本研究首先探討曲線橋梁遭遇單向震波時,震波輸入角度對於曲線橋梁之影響,以了解不同震波輸入角度情形下曲線橋梁之動力行為差異。實驗結果顯示單向震波輸入的角度不同會造成橋墩位移反應、支承垂直向反力變化以及抗拉拔裝置作用時機不同,進而影響PFPI以及整體橋梁的動力行為。另為觀察抗拉拔裝置作用時對曲線橋梁之影響,本研究以相同震波對有無安裝抗拉拔裝置之曲線橋梁分別進行實驗,並比較兩者之支承位移、橋墩頂部位移、支承反力以及遲滯迴圈等差異。比較結果顯示,抗拉拔裝置在作用前並不會造成任何影響,當其作用時,會限制支承位移,瞬間增加支承反力以及支承回復力,且其作用力會造成該瞬間橋墩位移增加。本研究另選取實驗所測得之最大震波數據與基於等效節點割線特性之隱式動力分析程序(Implicit Dynamic Analysis Procedure based on Equivalent Nodal Secant Properties,簡稱為IDAP-ENSP)數值分析結果進行比較,兩者結果擬合良好,並以該數值模型進行三向震波分析,以模擬曲線橋樑遭遇三向地震時之行為。
;This study focuses on a shaking table test of a single-span curved bridge equipped with uplift restraint devices and Polynomial Friction Pendulum Isolators (PFPI). Previous studies have demonstrated that the sixth-order polynomial surface of PFPI can provide varying stiffness based on the displacement of the isolator, thereby preventing excessive displacement during near-fault earthquakes. However, previous research also revealed that when PFPI is applied to curved bridges, the difference in reaction forces between the inner and outer isolators tends to be amplified under seismic forces, potentially causing the PFPI to separate vertically, leading to the risk of bridge collapse. To address this issue, this study introduces anti-uplift devices to the single-span curved bridge to prevent vertical separation of the PFPI and to limit the maximum displacement of the PFPI.
This study first investigates the impact of seismic wave input angles on curved bridges subjected to unidirectional seismic waves, aiming to understand the differences in dynamic behavior of curved bridges under varying input angles.

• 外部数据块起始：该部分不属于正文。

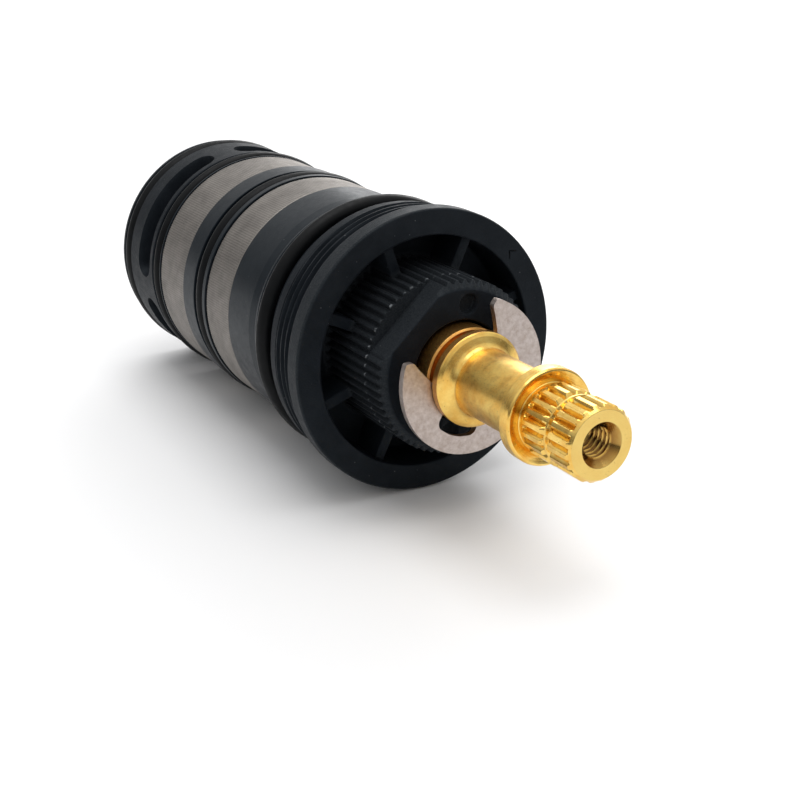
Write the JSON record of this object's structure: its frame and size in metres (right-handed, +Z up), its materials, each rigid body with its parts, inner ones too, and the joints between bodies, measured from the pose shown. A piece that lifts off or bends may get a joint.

Experimental results indicate that changes in input angles of unidirectional seismic waves lead to variations in pier displacement responses, vertical reaction forces of the isolators, and the activation timing of the anti-uplift devices, thereby influencing the dynamic behavior of both the PFPI and the overall bridge structure.
To examine the effects of anti-uplift devices on curved bridges, experiments were conducted on curved bridges with and without anti-uplift devices under identical seismic waves. The differences in isolator displacements, pier top displacements, isolator reaction forces, and hysteresis loops were compared. Results show that the anti-uplift devices do not affect the structure before activation. When activated, they limit isolator displacements, instantly increase reaction forces and restoring forces of the isolators, and momentarily increase pier displacement due to their action.
Additionally, the maximum seismic wave data obtained from the experiments were compared with numerical analysis results derived from the Implicit Dynamic Analysis Procedure based on Equivalent Nodal Secant Properties (IDAP-ENSP). The results showed good agreement. This numerical model was further used for three-directional seismic wave analysis to simulate the behavior of curved bridges under tri-directional earthquakes. |